ABORTO — Algumas perguntas para a classe médica

Texto originalmente publicado em 01 de abril de 2018 no extinto Medium deste Projeto.

Por Marina Nothaft Romano*

– Acho que posso estar grávida.

– Quer fazer o teste?

– Sim.

– Mas o que você vai fazer se der positivo?

– Isso não pode acontecer, doutora.

– Sim, pode. Lembra? Você está em risco. O que você pensa em fazer caso confirme a gravidez? Precisamos pensar nessa possibilidade antes de fazer o teste.

– Eu não quero! Vou tirar!

O momento da decisão. O momento de definir se vou tentar fazer o mesmo que faço com todas outras que procuram minha ajuda, ou se, por algum motivo — que ainda não consigo entender perfeitamente- vou me calar.

Quando uma mulher confirma uma gravidez indesejada, um turbilhão de ideias e sentimentos se misturam dentro dela e geram um estado de desequilíbrio. Se a classe médica se compromete a tentar ajudar as pessoas a resolver seus desequilíbrios, por que em algumas situações ela resolve se abster ou, ainda pior, julgar e condenar?

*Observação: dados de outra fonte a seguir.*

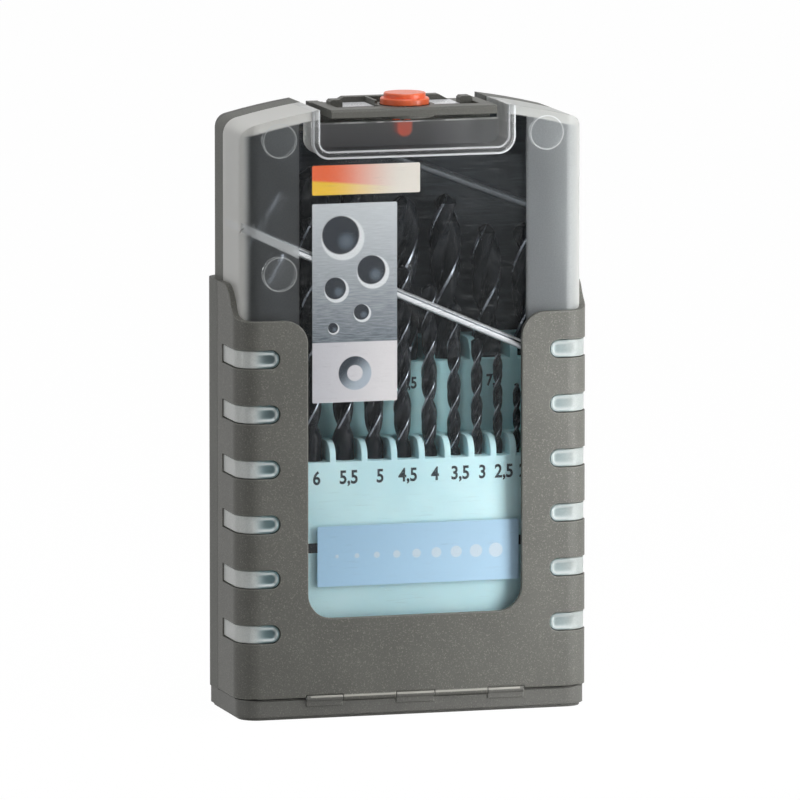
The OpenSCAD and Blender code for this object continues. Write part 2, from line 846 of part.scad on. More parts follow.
base_tray();
back_shell();
latch_bridge();
left_rail_pad();
right_rail_pad();
front_rack();
rear_rack();
rack_bar();
hinge_pin();
base_screws();
front_cover();
front_sleeve();
insert_film();
front_rod();
rear_rod();
release_button();
button_spring();
drill(1);  // drill_1_0
drill(1.5);  // drill_1_5
drill(2);  // drill_2_0
drill(2.5);  // drill_2_5
drill(3);  // drill_3_0
drill(3.5);  // drill_3_5
drill(4);  // drill_4_0
drill(4.5);  // drill_4_5
drill(5);  // drill_5_0
drill(5.5);  // drill_5_5
drill(6);  // drill_6_0
drill(6.5);  // drill_6_5
drill(7);  // drill_7_0
drill(7.5);  // drill_7_5
drill(8);  // drill_8_0
drill(8.5);  // drill_8_5
drill(9);  // drill_9_0
drill(9.5);  // drill_9_5
drill(10);  // drill_10_0
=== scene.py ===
import math

import bpy
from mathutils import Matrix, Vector


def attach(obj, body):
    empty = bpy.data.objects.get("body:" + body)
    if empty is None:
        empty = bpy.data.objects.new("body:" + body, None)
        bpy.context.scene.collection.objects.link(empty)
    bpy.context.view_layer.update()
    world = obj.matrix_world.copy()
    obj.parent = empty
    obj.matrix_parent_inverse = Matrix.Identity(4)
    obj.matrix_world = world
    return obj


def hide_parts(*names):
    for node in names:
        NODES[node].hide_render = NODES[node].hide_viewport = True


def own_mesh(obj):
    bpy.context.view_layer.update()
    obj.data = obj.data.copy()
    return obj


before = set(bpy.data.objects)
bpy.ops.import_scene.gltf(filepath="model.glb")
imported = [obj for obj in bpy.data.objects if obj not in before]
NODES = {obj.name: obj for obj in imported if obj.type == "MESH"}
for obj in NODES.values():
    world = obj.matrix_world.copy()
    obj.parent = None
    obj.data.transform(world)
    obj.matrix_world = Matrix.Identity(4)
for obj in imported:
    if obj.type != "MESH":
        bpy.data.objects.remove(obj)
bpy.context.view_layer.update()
MM = 0.001


# ---------------------------------------------------------------- colours and material nodes

def srgb(r, g, b):
    """0-255 display values to a linear colour."""
    def lin(v):
        v /= 255
        return v / 12.92 if v <= 0.04045 else ((v + 0.055) / 1.055) ** 2.4
    return (lin(r), lin(g), lin(b), 1.0)


def shade(colour, k):
    """The same colour, k times as light."""
    return tuple(min(1, c * k) for c in colour[:3]) + (1,)


def ease(t):
    """Nought to one with soft ends."""
    t = min(1.0, max(0.0, t))
    return t * t * (3 - 2 * t)


class Material:
    """A Principled material with short calls for the nodes that feed it.

    The sockets carry metres. Every length that a call takes as a plain number is in millimetres,
    but for those of ramp, which has the unit of what it is given.
    """

    def __init__(self, name, **constants):
        self.m = bpy.data.materials.new(name)
        self.m.use_nodes = True
        self.t = self.m.node_tree
        self.p = self.t.nodes["Principled BSDF"]
        for key, value in constants.items():
            self.p.inputs[key.replace("_", " ")].default_value = value
        self._place = self._xyz = None

    def node(self, kind, inputs=None, **props):
        n = self.t.nodes.new(kind)
        for key, value in props.items():
            setattr(n, key, value)
        for key, value in (inputs or {}).items():
            self.feed(n.inputs[key], value)
        return n

    def feed(self, socket, value):
        if isinstance(value, bpy.types.NodeSocket):
            self.t.links.new(value, socket)
        else:
            socket.default_value = value

    def set(self, name, value):
        self.feed(self.p.inputs[name], value)

    # places, all from the part's own coordinates in metres

    def place(self):
        if self._place is None:
            self._place = self.node("ShaderNodeTexCoord").outputs["Object"]
        return self._place

    def xyz(self):
        if self._xyz is None:
            self._xyz = self.node("ShaderNodeSeparateXYZ", {"Vector": self.place()}).outputs
        return self._xyz

    def wide(self):
        """How far a place is from the middle plane, to either side."""
        return self.math("ABSOLUTE", self.xyz()[0])

    def stretched(self, sx, sy, sz, tilt=0.0):
        """The place scaled along the axes and turned about Y, which draws a noise out."""
        return self.node("ShaderNodeMapping", {
            "Vector": self.place(), "Rotation": (0, tilt, 0), "Scale": (sx, sy, sz),
        }).outputs[0]

    def from_point(self, x, z):
        """The distance from the point (x, z), seen from the front."""
        px, _, pz = self.xyz()
        flat = self.node("ShaderNodeCombineXYZ", {"X": px, "Y": 0.0, "Z": pz}).outputs[0]
        n = self.node("ShaderNodeVectorMath", {1: (x * MM, 0, z * MM)}, operation="DISTANCE")
        self.feed(n.inputs[0], flat)
        return n.outputs["Value"]

    def over_line(self, slope, z0):
        """The height over a line that goes down to the right by slope and crosses the middle at z0."""
        x, _, z = self.xyz()
        return self.math("SUBTRACT", self.math("ADD", z, self.math("MULTIPLY", x, slope)), z0 * MM)

    def noise(self, per_m, detail=2.0, rough=0.5, where=None):
        return self.node("ShaderNodeTexNoise", {
            "Vector": where or self.place(), "Scale": per_m, "Detail": detail, "Roughness": rough,
        }).outputs["Fac"]

    # numbers and masks

    def math(self, op, a, b=0.0):
        n = self.node("ShaderNodeMath", operation=op)
        self.feed(n.inputs[0], a)
        self.feed(n.inputs[1], b)
        return n.outputs[0]

    def most(self, *values):
        out = values[0]
        for v in values[1:]:
            out = self.math("MAXIMUM", out, v)
        return out

    def all(self, *values):
        out = values[0]
        for v in values[1:]:
            out = self.math("MULTIPLY", out, v)
        return out

    def hypot(self, a, b):
        return self.math("SQRT", self.math("ADD", self.all(a, a), self.all(b, b)))

    def ramp(self, value, a, b, lo=0.0, hi=1.0, smooth=True):
        """Goes from lo to hi as value goes from a to b."""
        n = self.node("ShaderNodeMapRange", {
            "Value": value, "From Min": a, "From Max": b, "To Min": lo, "To Max": hi,
        })
        n.interpolation_type = "SMOOTHSTEP" if smooth else "LINEAR"
        return n.outputs[0]

    def spread(self, noise, lo=0.0, hi=1.0):
        """The usual range of a noise, spread from lo to hi."""
        return self.ramp(noise, 0.3, 0.7, lo, hi)

    def rises(self, value, a, b, top=1.0):
        """Nought below a mm, top above b mm."""
        return self.ramp(value, a * MM, b * MM, 0, top)

    def falls(self, value, a, b, top=1.0):
        """Top below a mm, nought above b mm."""
        return self.ramp(value, a * MM, b * MM, top, 0)

    def between(self, value, a, b, c, d):
        """One from b to c mm, nought below a and above d."""
        return self.all(self.rises(value, a, b), self.falls(value, c, d))

    def disc(self, x, z, inner, outer, top=1.0):
        """Falls from top to nought between two radii round the point (x, z), seen from the front."""
        return self.falls(self.from_point(x, z), inner, outer, top)

    def ring(self, x, z, a, b, c, d):
        """One between the radii b and c round the point (x, z), seen from the front."""
        return self.between(self.from_point(x, z), a, b, c, d)

    # colours and surfaces

    def blend(self, factor, a, b):
        """A number that goes from a to b as factor goes from 0 to 1."""
        n = self.node("ShaderNodeMix", data_type="FLOAT")
        self.feed(n.inputs[0], factor)
        self.feed(n.inputs[2], a)
        self.feed(n.inputs[3], b)
        return n.outputs[0]

    def mix(self, factor, a, b):
        """A colour that goes from a to b as factor goes from 0 to 1."""
        n = self.node("ShaderNodeMix", data_type="RGBA")
        self.feed(n.inputs[0], factor)
        self.feed(n.inputs[6], a)
        self.feed(n.inputs[7], b)
        return n.outputs[2]

    def by_side(self, left, right):
        """Two numbers or two colours, one for each side of the part, with a soft change in the middle."""
        x = self.xyz()[0]
        if isinstance(left, tuple):
            return self.mix(self.rises(x, -10, 10), left, right)
        return self.ramp(x, -10 * MM, 10 * MM, left, right)

    def rounded(self, radius):
        return self.node("ShaderNodeBevel", {"Radius": radius * MM}, samples=4).outputs[0]

    def edges(self, radius):
        """One on sharp edges, nought on faces and soft curves."""
        n = self.node("ShaderNodeVectorMath", operation="DOT_PRODUCT")
        self.feed(n.inputs[0], self.rounded(radius))
        self.feed(n.inputs[1], self.node("ShaderNodeNewGeometry").outputs["Normal"])
        return self.ramp(n.outputs["Value"], 0.84, 0.985, 1, 0)

    def bump(self, height, strength, depth, edge=0.0):
        """Bumps of depth at full strength, on edges that look rounded by edge."""
        extra = {"Normal": self.rounded(edge)} if edge else {}
        self.set("Normal", self.node("ShaderNodeBump", {
            "Height": height, "Strength": strength, "Distance": depth * MM, **extra,
        }).outputs[0])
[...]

O que acontece quando você se cala frente à possibilidade de um aborto? O que acontece quando você resolve julgar a decisão alheia ao invés de ajudar a reduzir os danos?

Mulheres morrem. Mulheres negras morrem. Mulheres negras, faveladas morrem.

Quando debatemos sobre o termo redução de danos ao falar de usuários de substâncias psicoativas, desejamos falar, simplificando, que não vamos focar na abstinência, e sim em tentar ao máximo reduzir os danos que aquela determinada ação pode gerar. Vamos falar sobre quais substâncias evitar misturar, sobre qual quantidade não usar de uma vez, e assim em diante. Não baseamos nosso discurso em: eu não uso, logo, você não deve usar pois isto é errado e faz mal à saúde — até porque entendemos que este discurso é irreal e não teria efeitos positivos nos tratamentos.

Então, por que, ao falar de aborto, decidimos impor sobre as mulheres o que nós achamos certo ou errado?

O que muda na nossa lógica médica para não tentar ao máximo reduzir os danos daquela ação? Por que escolhemos usar o discurso hipócrita que diz: acho que você não deveria fazer isto?

O que nos faz calar diante da morte de mulheres dia após dia?

Que medo é esse que temos para falar sobre esse assunto? Que medo é esse de orientar para a melhor opção caso ela decida abortar? Que medo é esse de sinalizar o que ela deveria fazer em cada situação-problema que pode aparecer?

Será medo ou será o teu julgamento te impedindo de exercer tua própria profissão?

Marina Nothaft Romano é médica especializada em saúde da família.